Items from a data source ->
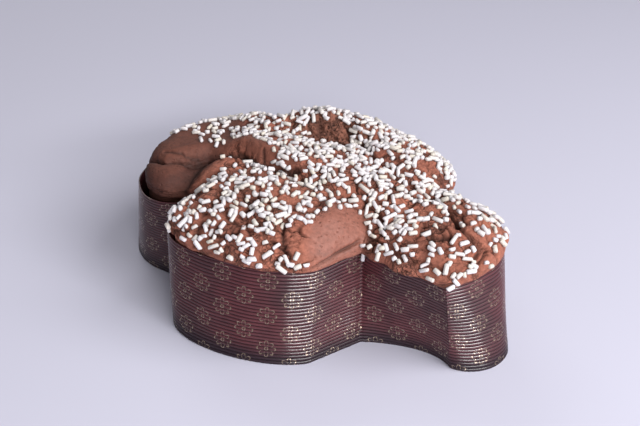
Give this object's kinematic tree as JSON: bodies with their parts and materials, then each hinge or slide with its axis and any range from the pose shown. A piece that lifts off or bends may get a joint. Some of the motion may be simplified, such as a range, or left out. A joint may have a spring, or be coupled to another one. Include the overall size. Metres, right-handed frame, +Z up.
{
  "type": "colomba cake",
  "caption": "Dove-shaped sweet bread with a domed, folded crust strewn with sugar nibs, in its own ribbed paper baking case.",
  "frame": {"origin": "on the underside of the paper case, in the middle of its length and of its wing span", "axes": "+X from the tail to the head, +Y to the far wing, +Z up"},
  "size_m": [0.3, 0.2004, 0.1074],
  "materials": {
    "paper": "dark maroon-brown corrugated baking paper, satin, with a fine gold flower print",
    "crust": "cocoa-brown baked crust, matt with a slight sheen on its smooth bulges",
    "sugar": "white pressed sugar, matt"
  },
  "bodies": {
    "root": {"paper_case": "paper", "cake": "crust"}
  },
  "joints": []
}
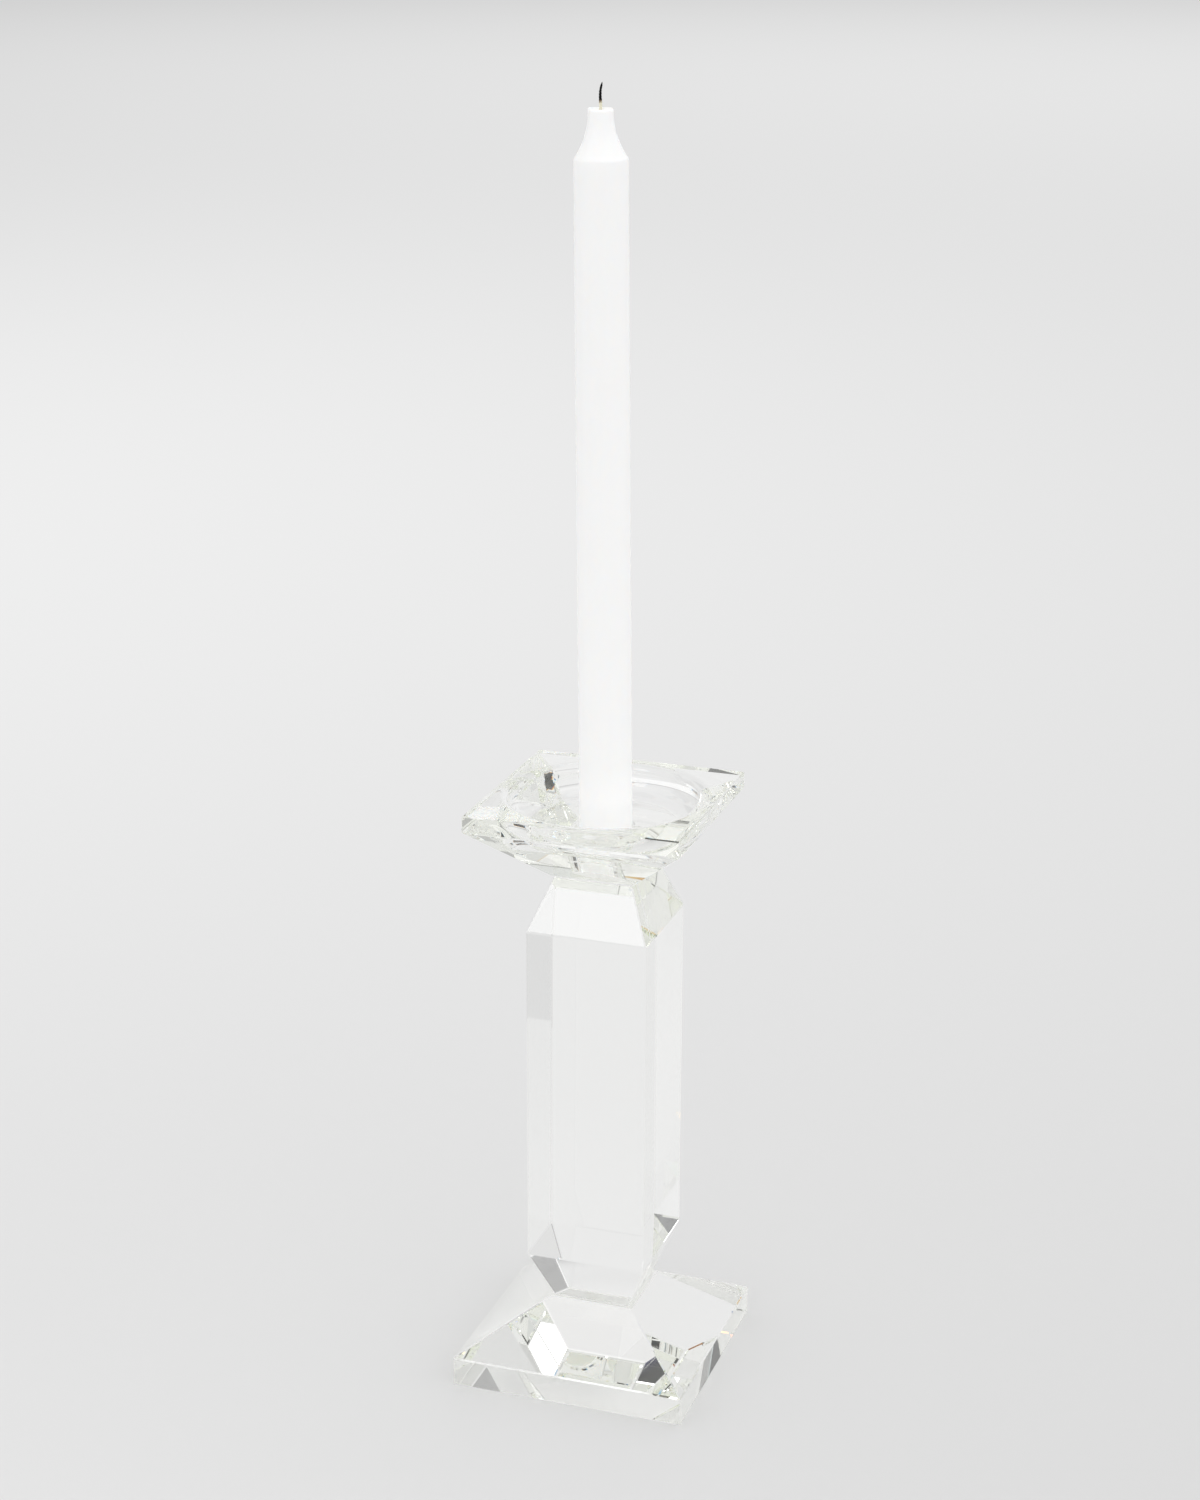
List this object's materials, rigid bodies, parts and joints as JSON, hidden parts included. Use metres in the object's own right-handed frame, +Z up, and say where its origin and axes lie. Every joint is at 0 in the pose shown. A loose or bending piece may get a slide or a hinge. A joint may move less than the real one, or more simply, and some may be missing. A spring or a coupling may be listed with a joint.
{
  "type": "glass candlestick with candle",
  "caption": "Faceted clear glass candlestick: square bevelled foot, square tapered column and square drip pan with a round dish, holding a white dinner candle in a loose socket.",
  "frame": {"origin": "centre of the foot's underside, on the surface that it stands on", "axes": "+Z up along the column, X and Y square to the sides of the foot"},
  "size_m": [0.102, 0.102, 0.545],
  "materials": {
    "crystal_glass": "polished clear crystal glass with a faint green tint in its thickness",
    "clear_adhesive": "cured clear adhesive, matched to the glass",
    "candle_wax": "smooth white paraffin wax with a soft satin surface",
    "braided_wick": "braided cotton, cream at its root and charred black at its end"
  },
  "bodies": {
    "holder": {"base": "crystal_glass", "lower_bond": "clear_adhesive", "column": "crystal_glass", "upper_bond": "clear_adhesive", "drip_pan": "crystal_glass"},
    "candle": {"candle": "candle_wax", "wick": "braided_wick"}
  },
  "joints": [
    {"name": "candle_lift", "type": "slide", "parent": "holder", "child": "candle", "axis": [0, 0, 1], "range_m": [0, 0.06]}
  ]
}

Set problem ->
Repeat the preceding lines exactly, please, every one of them.

Solution ->
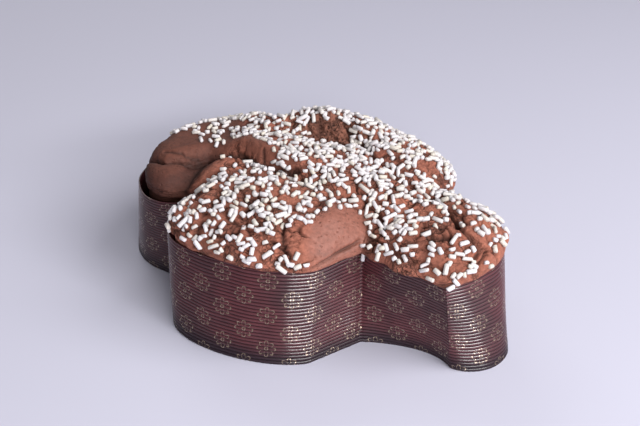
Give this object's kinematic tree as JSON: bodies with their parts and materials, then each hinge or slide with its axis and any range from the pose shown. A piece that lifts off or bends may get a joint. Some of the motion may be simplified, such as a range, or left out. A joint may have a spring, or be coupled to another one. Include the overall size. Metres, right-handed frame, +Z up.
{
  "type": "colomba cake",
  "caption": "Dove-shaped sweet bread with a domed, folded crust strewn with sugar nibs, in its own ribbed paper baking case.",
  "frame": {"origin": "on the underside of the paper case, in the middle of its length and of its wing span", "axes": "+X from the tail to the head, +Y to the far wing, +Z up"},
  "size_m": [0.3, 0.2004, 0.1074],
  "materials": {
    "paper": "dark maroon-brown corrugated baking paper, satin, with a fine gold flower print",
    "crust": "cocoa-brown baked crust, matt with a slight sheen on its smooth bulges",
    "sugar": "white pressed sugar, matt"
  },
  "bodies": {
    "root": {"paper_case": "paper", "cake": "crust"}
  },
  "joints": []
}
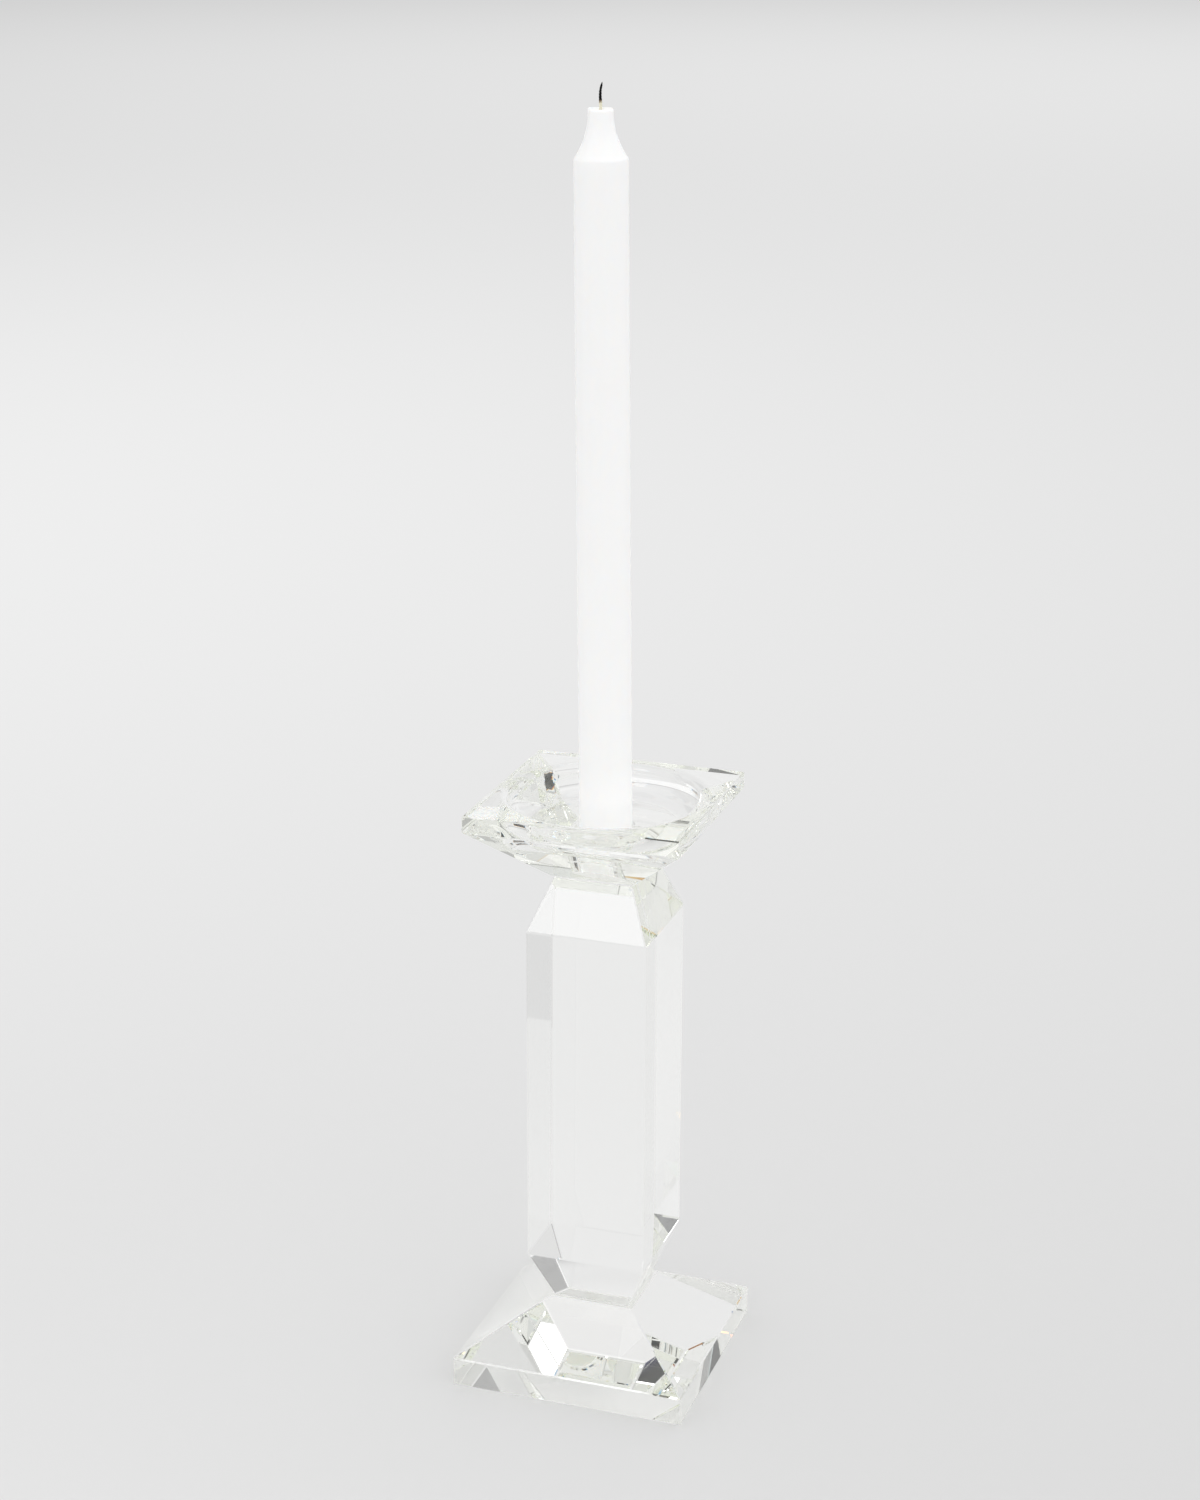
List this object's materials, rigid bodies, parts and joints as JSON, hidden parts included. Use metres in the object's own right-handed frame, +Z up, and say where its origin and axes lie. Every joint is at 0 in the pose shown. A loose or bending piece may get a slide or a hinge. A joint may move less than the real one, or more simply, and some may be missing. A spring or a coupling may be listed with a joint.
{
  "type": "glass candlestick with candle",
  "caption": "Faceted clear glass candlestick: square bevelled foot, square tapered column and square drip pan with a round dish, holding a white dinner candle in a loose socket.",
  "frame": {"origin": "centre of the foot's underside, on the surface that it stands on", "axes": "+Z up along the column, X and Y square to the sides of the foot"},
  "size_m": [0.102, 0.102, 0.545],
  "materials": {
    "crystal_glass": "polished clear crystal glass with a faint green tint in its thickness",
    "clear_adhesive": "cured clear adhesive, matched to the glass",
    "candle_wax": "smooth white paraffin wax with a soft satin surface",
    "braided_wick": "braided cotton, cream at its root and charred black at its end"
  },
  "bodies": {
    "holder": {"base": "crystal_glass", "lower_bond": "clear_adhesive", "column": "crystal_glass", "upper_bond": "clear_adhesive", "drip_pan": "crystal_glass"},
    "candle": {"candle": "candle_wax", "wick": "braided_wick"}
  },
  "joints": [
    {"name": "candle_lift", "type": "slide", "parent": "holder", "child": "candle", "axis": [0, 0, 1], "range_m": [0, 0.06]}
  ]
}